A Tool for In-depth Analysis of Code Execution Reasoning of Large Language Models
Changshu Liu, Reyhaneh Jabbarvand
TL;DR
This paper tackles the challenge of interpreting code execution reasoning beyond mere input/output predictions. It introduces ExeRScope, a tool that combines static and dynamic program analysis to extract properties such as program constructs, complexity, dynamic behaviors, and variable types, linking them to LLM reasoning outcomes. Key contributions include a taxonomy of program constructs, multiple complexity metrics including CFG-based cyclomatic complexity, dynamic property extraction per input, and a comprehensive visualization/reporting pipeline. Across six LLMs and four benchmarks, the results show that recursive/nested constructs, higher complexity, longer loops, and non-primitive types hinder reasoning, underscoring the need for more representative benchmarks and execution-aware improvements.
Abstract
Code Executing Reasoning is becoming a new non-functional metric that assesses the ability of large language models (LLMs) in programming tasks.

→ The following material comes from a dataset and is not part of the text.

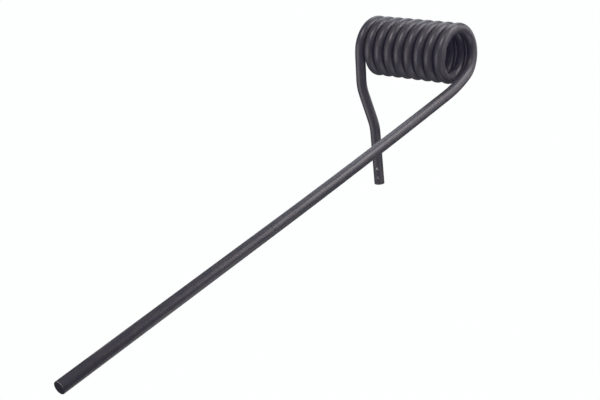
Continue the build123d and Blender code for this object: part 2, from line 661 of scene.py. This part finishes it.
def make_lights():
    area_light("key", azimuth=0, elevation=45, distance=1.5, size=0.5, power=12.5)
    area_light("rear_high", azimuth=120, elevation=50, distance=0.5, size=0.3, power=1.5)
    area_light("rear_low", azimuth=107, elevation=38, distance=0.6, size=0.4, power=1.1)
    area_light("rear_right", azimuth=150, elevation=10, distance=0.7, size=0.4, power=1.1)
    area_light("rear_left", azimuth=228, elevation=5, distance=0.8, size=0.5, power=1.2, colour=LAMP_COOL)
    area_light("side", azimuth=210, elevation=50, distance=0.6, size=0.4, power=1.3, colour=LAMP_COOL)
    area_light("right", azimuth=90, elevation=15, distance=0.4, size=0.3, power=0.5)
    area_light("below_right", azimuth=90, elevation=-45, distance=0.45, size=0.3, power=0.4)
    area_light("below_left", azimuth=330, elevation=-15, distance=0.4, size=0.3, power=0.75)
    area_light("below", azimuth=60, elevation=-75, distance=0.5, size=0.4, power=0.4)
    world = bpy.data.worlds.new("studio")
    world.use_nodes = True
    background = world.node_tree.nodes["Background"]
    background.inputs["Color"].default_value = WORLD_COLOUR
    background.inputs["Strength"].default_value = WORLD_STRENGTH
    bpy.context.scene.world = world


def set_colour_view():
    """Plain display colours, with the slight veil that a lens adds to black against a white background."""
    view = bpy.context.scene.view_settings
    view.view_transform = "Standard"
    view.use_curve_mapping = True
    view.curve_mapping.black_level = BLACK_LEVEL
    view.curve_mapping.update()


def make_camera():
    """The photograph's view: from the long leg's side, a little above, with a short telephoto lens."""
    data = bpy.data.cameras.new("camera")
    data.sensor_width = SENSOR_WIDTH
    data.lens = LENS_LENGTH
    data.clip_start, data.clip_end = CLIP_START, CLIP_END
    camera = bpy.data.objects.new("camera", data)
    camera.location = CAMERA_PLACE
    camera.rotation_mode = "QUATERNION"
    camera.rotation_quaternion = away(CAMERA_AZIMUTH, CAMERA_ELEVATION).to_track_quat("Z", "Y")
    bpy.context.scene.collection.objects.link(camera)
    bpy.context.scene.camera = camera


def main():
    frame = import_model()
    cad_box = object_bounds()
    make_spring(frame)
    make_stage(cad_box[0].z)
    make_lights()
    make_camera()
    set_colour_view()
    bpy.context.view_layer.update()


main()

State-of-the-art frameworks (CodeMind or REval) and benchmarks (CruxEval) usually focus on LLM's prediction of a given code's input/output or intermediate variable states/values on limited programs. However, there is no tool for more in-depth analysis of the results. Without such a tool, the observations about LLM's code execution reasoning cannot be generalized to more datasets, preventing the research community and practitioners from devising the next generation of LLMs with better code execution reasoning abilities. This paper introduces ExeRScope, a series of tools and heuristics to analyze the result of code execution reasoning frameworks to understand better the impact of code properties in the studied benchmarks on the code execution reasoning. With such tooling, analysis can be generalized to code with similar properties without the urgent need to design more benchmarks, which is a cumbersome effort.